Supplied material:
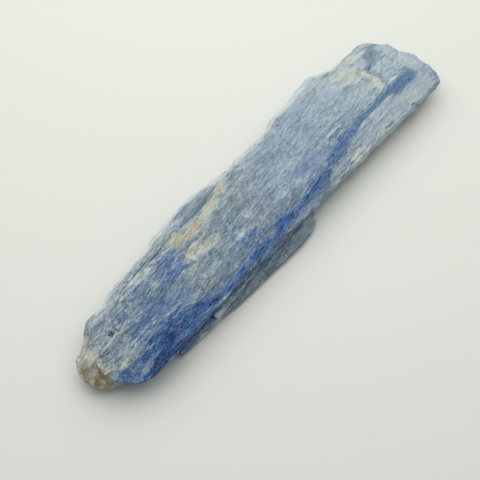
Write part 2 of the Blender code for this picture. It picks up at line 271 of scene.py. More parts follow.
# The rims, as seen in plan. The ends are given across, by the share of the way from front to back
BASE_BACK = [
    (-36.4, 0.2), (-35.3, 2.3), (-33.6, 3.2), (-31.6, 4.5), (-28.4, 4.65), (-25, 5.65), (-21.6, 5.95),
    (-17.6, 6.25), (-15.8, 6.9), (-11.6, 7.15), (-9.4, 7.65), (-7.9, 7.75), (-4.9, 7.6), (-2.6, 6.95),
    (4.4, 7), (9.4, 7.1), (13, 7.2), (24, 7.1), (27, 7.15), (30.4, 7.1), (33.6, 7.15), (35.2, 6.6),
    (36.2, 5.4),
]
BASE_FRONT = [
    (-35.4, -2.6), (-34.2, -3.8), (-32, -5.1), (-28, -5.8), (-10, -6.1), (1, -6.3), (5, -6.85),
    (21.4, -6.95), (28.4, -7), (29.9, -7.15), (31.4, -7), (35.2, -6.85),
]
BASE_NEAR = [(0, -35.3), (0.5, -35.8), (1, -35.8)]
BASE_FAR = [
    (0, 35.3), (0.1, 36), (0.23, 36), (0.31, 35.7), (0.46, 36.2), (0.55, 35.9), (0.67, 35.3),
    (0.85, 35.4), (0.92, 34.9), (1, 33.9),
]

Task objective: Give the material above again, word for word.

Reply to the task:
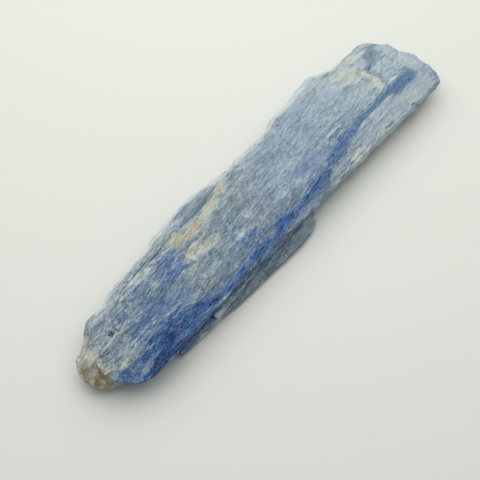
Write part 2 of the Blender code for this picture. It picks up at line 271 of scene.py. More parts follow.
# The rims, as seen in plan. The ends are given across, by the share of the way from front to back
BASE_BACK = [
    (-36.4, 0.2), (-35.3, 2.3), (-33.6, 3.2), (-31.6, 4.5), (-28.4, 4.65), (-25, 5.65), (-21.6, 5.95),
    (-17.6, 6.25), (-15.8, 6.9), (-11.6, 7.15), (-9.4, 7.65), (-7.9, 7.75), (-4.9, 7.6), (-2.6, 6.95),
    (4.4, 7), (9.4, 7.1), (13, 7.2), (24, 7.1), (27, 7.15), (30.4, 7.1), (33.6, 7.15), (35.2, 6.6),
    (36.2, 5.4),
]
BASE_FRONT = [
    (-35.4, -2.6), (-34.2, -3.8), (-32, -5.1), (-28, -5.8), (-10, -6.1), (1, -6.3), (5, -6.85),
    (21.4, -6.95), (28.4, -7), (29.9, -7.15), (31.4, -7), (35.2, -6.85),
]
BASE_NEAR = [(0, -35.3), (0.5, -35.8), (1, -35.8)]
BASE_FAR = [
    (0, 35.3), (0.1, 36), (0.23, 36), (0.31, 35.7), (0.46, 36.2), (0.55, 35.9), (0.67, 35.3),
    (0.85, 35.4), (0.92, 34.9), (1, 33.9),
]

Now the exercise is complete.